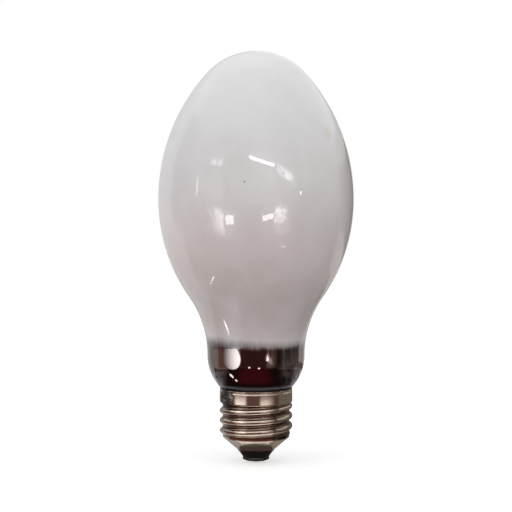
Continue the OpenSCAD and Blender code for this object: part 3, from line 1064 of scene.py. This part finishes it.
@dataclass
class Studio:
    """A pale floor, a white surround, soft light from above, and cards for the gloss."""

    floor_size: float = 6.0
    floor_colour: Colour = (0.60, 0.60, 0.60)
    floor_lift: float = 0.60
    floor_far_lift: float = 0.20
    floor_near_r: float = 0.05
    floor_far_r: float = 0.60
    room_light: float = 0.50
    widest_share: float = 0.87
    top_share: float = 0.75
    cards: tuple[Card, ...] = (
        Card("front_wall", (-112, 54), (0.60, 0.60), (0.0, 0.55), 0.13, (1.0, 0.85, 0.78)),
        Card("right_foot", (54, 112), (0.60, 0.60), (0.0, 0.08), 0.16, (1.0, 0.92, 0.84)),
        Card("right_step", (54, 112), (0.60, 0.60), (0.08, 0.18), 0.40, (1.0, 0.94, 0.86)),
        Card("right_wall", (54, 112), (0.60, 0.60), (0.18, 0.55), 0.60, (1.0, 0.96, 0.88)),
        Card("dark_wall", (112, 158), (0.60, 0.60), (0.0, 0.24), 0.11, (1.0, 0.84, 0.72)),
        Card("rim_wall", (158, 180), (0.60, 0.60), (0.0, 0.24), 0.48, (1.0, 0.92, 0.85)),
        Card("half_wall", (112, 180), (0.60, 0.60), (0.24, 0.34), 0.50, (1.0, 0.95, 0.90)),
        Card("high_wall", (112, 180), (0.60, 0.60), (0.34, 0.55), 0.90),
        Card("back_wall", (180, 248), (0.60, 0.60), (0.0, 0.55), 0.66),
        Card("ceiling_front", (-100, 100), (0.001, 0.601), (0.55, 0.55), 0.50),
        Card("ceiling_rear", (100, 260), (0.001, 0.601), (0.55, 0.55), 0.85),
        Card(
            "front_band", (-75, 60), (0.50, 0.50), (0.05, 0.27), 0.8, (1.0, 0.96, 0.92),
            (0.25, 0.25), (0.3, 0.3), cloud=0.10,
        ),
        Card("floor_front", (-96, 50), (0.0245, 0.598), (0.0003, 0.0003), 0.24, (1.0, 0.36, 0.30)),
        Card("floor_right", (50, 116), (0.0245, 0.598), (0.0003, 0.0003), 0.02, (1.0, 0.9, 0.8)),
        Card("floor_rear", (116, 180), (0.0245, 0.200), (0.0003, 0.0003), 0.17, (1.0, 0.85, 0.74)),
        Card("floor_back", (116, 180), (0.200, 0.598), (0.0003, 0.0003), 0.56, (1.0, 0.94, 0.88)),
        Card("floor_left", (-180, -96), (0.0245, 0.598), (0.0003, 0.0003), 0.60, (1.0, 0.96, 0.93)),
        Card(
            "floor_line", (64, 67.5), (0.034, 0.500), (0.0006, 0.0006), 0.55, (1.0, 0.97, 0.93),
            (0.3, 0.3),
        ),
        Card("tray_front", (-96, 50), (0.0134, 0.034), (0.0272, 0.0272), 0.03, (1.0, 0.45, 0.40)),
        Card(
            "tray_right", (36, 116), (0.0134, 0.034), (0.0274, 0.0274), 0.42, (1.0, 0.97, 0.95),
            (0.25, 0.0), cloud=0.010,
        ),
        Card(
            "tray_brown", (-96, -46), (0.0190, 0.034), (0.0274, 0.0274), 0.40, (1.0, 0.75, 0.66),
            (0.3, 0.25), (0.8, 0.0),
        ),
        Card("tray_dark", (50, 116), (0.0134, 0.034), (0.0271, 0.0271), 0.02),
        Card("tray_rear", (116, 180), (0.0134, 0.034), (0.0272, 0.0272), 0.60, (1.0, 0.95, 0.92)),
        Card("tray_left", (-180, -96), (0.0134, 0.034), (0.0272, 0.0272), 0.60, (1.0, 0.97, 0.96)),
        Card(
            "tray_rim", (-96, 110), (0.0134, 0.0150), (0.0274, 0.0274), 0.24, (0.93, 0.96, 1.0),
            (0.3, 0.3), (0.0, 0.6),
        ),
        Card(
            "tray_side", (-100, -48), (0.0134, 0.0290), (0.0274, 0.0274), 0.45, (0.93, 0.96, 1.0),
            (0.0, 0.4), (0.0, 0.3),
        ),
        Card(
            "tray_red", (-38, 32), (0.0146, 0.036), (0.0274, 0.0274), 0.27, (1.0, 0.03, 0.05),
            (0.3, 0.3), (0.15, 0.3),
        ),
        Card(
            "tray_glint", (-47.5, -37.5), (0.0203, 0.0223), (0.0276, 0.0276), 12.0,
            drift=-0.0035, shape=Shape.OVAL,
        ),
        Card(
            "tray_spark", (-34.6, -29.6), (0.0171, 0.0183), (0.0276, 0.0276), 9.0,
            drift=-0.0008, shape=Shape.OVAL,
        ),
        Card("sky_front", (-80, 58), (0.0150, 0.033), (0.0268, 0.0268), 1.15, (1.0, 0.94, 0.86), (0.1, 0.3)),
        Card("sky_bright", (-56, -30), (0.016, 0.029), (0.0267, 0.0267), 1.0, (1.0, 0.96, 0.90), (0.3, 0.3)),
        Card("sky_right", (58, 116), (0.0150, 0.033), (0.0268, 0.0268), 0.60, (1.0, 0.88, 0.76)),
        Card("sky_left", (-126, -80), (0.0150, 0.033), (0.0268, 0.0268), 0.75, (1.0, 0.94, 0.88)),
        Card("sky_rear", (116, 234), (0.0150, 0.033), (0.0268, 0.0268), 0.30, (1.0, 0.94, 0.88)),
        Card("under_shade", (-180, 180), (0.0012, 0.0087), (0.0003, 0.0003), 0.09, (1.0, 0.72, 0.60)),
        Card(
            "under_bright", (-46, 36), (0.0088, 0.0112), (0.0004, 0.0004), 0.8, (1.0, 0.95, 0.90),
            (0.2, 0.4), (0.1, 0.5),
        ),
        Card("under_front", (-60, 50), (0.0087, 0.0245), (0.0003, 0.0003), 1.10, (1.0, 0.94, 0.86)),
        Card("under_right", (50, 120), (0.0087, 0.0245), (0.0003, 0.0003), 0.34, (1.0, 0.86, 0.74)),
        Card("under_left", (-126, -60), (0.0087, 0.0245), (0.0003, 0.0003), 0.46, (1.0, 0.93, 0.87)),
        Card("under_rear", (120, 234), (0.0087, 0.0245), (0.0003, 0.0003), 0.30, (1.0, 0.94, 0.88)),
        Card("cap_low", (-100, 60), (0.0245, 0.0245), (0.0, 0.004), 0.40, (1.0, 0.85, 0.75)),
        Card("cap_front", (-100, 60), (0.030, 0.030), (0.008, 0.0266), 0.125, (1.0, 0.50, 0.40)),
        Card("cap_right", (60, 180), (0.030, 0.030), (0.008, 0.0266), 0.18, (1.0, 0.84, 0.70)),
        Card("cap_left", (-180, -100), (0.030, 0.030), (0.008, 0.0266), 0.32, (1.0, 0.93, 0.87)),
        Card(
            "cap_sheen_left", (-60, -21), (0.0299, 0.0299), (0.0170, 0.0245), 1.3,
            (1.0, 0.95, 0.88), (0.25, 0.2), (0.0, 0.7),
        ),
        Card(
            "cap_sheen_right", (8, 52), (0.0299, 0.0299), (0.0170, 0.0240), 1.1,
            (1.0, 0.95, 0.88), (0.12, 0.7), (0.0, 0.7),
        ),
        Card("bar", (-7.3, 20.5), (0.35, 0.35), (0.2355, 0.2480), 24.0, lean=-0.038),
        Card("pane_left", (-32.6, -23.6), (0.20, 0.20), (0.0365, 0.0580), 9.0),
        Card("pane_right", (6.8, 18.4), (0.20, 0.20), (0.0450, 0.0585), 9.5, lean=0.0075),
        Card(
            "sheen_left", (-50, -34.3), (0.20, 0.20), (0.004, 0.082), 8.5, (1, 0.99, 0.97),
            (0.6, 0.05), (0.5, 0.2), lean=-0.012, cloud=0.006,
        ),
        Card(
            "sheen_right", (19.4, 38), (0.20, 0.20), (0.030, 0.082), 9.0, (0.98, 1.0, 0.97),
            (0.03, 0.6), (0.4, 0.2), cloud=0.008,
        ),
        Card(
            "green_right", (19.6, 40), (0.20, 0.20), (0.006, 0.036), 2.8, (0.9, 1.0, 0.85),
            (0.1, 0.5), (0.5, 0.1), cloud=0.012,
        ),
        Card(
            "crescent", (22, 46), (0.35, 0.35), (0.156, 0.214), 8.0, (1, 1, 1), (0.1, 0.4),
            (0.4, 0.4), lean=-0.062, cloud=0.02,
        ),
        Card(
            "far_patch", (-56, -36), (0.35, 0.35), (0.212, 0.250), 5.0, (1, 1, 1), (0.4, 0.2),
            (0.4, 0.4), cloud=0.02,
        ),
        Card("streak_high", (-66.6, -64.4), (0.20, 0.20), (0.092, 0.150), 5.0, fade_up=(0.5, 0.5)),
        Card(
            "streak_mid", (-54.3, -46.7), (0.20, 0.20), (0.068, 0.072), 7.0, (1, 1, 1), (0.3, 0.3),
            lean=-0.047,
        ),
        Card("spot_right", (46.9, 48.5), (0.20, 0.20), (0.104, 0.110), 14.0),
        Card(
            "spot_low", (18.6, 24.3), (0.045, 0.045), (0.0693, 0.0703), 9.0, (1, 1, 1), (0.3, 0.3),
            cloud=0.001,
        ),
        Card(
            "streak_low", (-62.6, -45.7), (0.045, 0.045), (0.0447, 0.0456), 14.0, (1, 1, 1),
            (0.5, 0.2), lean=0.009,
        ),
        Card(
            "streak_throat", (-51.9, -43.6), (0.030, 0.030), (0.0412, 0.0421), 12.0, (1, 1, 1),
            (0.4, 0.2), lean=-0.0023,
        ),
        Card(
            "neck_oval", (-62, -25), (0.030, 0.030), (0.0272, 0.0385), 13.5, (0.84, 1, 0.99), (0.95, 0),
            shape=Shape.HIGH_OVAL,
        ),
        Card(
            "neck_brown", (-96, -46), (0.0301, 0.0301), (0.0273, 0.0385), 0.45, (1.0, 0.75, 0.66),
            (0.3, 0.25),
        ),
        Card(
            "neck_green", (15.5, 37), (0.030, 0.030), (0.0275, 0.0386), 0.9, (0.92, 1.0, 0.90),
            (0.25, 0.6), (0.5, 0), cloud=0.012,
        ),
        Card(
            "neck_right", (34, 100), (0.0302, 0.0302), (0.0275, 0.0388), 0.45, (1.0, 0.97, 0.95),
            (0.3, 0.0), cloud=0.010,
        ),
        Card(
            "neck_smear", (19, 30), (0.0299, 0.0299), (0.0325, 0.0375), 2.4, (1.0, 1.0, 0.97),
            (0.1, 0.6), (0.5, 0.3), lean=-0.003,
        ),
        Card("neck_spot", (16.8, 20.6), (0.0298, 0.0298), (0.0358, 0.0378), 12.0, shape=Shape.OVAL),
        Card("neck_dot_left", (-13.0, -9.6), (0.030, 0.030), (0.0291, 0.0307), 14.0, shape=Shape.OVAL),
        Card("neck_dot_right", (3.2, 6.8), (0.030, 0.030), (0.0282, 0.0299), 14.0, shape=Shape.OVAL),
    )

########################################

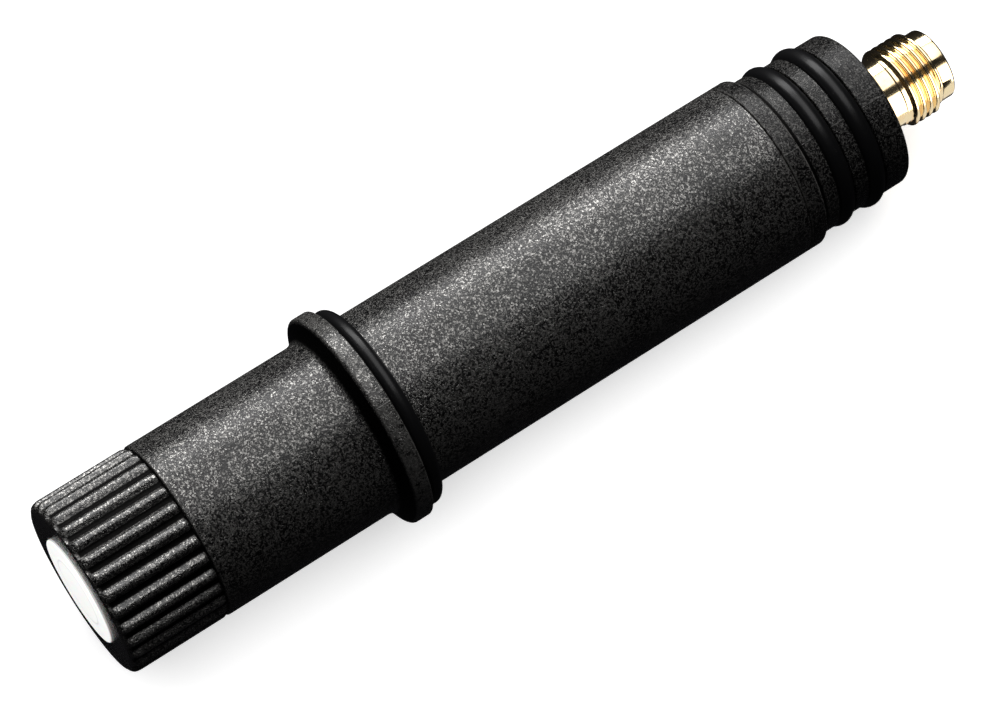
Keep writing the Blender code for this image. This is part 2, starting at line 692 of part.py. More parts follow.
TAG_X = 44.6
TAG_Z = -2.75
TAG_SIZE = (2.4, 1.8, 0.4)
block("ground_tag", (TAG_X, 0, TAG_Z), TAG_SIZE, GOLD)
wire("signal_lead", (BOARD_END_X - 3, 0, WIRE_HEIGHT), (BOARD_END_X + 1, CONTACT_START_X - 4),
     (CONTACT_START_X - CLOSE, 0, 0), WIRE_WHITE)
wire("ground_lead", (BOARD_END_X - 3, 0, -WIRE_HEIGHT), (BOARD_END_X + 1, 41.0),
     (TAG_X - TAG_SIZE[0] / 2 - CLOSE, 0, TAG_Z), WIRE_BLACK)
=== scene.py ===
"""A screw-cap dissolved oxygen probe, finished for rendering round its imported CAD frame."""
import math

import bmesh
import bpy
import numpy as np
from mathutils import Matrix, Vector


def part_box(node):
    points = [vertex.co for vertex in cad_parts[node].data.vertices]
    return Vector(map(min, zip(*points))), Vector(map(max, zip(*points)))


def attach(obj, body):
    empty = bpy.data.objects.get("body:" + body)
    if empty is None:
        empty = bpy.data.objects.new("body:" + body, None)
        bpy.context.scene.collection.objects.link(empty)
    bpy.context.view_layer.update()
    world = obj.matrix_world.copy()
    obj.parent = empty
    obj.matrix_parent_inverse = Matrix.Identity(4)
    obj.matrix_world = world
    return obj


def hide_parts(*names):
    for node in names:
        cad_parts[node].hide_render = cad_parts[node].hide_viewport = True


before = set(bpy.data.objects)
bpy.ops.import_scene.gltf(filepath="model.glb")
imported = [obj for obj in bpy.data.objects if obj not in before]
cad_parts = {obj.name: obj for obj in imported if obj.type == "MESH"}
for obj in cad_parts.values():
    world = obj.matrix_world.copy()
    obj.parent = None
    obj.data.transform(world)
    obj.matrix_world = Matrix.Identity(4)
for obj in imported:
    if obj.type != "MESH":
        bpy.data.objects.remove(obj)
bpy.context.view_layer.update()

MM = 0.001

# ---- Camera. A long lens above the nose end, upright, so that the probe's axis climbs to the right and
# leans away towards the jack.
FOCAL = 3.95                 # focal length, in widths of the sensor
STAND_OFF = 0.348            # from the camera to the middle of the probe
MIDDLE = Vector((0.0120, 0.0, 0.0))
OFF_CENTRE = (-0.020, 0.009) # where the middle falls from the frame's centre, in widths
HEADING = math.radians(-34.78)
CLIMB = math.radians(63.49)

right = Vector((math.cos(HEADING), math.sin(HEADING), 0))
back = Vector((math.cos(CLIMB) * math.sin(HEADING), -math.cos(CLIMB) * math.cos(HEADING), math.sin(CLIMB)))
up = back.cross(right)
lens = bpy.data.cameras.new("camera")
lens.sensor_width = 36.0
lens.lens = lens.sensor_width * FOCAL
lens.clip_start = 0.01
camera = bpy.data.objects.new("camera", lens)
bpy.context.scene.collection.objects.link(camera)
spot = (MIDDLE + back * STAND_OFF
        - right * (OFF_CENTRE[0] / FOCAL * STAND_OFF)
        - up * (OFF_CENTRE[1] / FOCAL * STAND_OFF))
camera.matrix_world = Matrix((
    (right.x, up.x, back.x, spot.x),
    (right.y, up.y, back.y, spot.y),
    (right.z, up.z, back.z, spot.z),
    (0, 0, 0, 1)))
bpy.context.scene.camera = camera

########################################

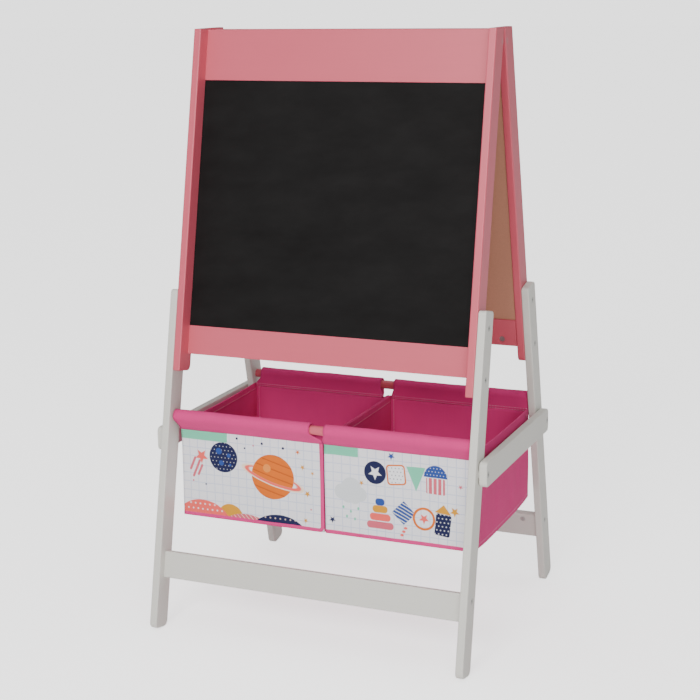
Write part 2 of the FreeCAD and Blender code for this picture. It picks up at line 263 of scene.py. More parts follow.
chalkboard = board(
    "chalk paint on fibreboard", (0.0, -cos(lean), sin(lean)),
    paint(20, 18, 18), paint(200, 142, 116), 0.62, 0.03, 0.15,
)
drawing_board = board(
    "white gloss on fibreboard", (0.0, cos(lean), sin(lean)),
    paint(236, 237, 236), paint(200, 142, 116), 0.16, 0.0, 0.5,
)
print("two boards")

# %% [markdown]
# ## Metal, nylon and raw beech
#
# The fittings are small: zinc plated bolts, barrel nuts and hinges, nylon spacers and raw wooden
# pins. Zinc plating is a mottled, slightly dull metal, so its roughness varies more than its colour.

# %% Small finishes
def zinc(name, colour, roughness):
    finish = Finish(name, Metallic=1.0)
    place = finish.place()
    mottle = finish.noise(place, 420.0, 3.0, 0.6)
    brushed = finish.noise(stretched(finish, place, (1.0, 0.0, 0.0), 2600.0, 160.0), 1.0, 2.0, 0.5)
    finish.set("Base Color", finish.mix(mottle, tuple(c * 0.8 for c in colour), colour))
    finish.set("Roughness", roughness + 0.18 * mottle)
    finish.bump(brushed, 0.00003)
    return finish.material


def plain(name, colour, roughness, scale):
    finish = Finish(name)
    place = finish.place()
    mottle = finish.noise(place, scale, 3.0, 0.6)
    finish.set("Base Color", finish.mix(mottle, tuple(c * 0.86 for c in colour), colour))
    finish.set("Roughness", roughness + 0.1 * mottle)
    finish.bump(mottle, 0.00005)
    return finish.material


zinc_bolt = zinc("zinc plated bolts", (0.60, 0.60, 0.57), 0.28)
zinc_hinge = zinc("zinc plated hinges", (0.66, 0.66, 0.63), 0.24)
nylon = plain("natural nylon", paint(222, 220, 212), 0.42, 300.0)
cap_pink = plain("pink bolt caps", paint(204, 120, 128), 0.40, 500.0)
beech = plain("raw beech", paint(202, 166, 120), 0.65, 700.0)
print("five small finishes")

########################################

Print, without alteration, the lines from the line with "0, -WIRE_HEIGHT), (BOARD_END_X" to the line with "CLIMB = math.radians(63.49)". Include both of them, and omit every other line.

The output =>
wire("ground_lead", (BOARD_END_X - 3, 0, -WIRE_HEIGHT), (BOARD_END_X + 1, 41.0),
     (TAG_X - TAG_SIZE[0] / 2 - CLOSE, 0, TAG_Z), WIRE_BLACK)
=== scene.py ===
"""A screw-cap dissolved oxygen probe, finished for rendering round its imported CAD frame."""
import math

import bmesh
import bpy
import numpy as np
from mathutils import Matrix, Vector


def part_box(node):
    points = [vertex.co for vertex in cad_parts[node].data.vertices]
    return Vector(map(min, zip(*points))), Vector(map(max, zip(*points)))


def attach(obj, body):
    empty = bpy.data.objects.get("body:" + body)
    if empty is None:
        empty = bpy.data.objects.new("body:" + body, None)
        bpy.context.scene.collection.objects.link(empty)
    bpy.context.view_layer.update()
    world = obj.matrix_world.copy()
    obj.parent = empty
    obj.matrix_parent_inverse = Matrix.Identity(4)
    obj.matrix_world = world
    return obj


def hide_parts(*names):
    for node in names:
        cad_parts[node].hide_render = cad_parts[node].hide_viewport = True


before = set(bpy.data.objects)
bpy.ops.import_scene.gltf(filepath="model.glb")
imported = [obj for obj in bpy.data.objects if obj not in before]
cad_parts = {obj.name: obj for obj in imported if obj.type == "MESH"}
for obj in cad_parts.values():
    world = obj.matrix_world.copy()
    obj.parent = None
    obj.data.transform(world)
    obj.matrix_world = Matrix.Identity(4)
for obj in imported:
    if obj.type != "MESH":
        bpy.data.objects.remove(obj)
bpy.context.view_layer.update()

MM = 0.001

# ---- Camera. A long lens above the nose end, upright, so that the probe's axis climbs to the right and
# leans away towards the jack.
FOCAL = 3.95                 # focal length, in widths of the sensor
STAND_OFF = 0.348            # from the camera to the middle of the probe
MIDDLE = Vector((0.0120, 0.0, 0.0))
OFF_CENTRE = (-0.020, 0.009) # where the middle falls from the frame's centre, in widths
HEADING = math.radians(-34.78)
CLIMB = math.radians(63.49)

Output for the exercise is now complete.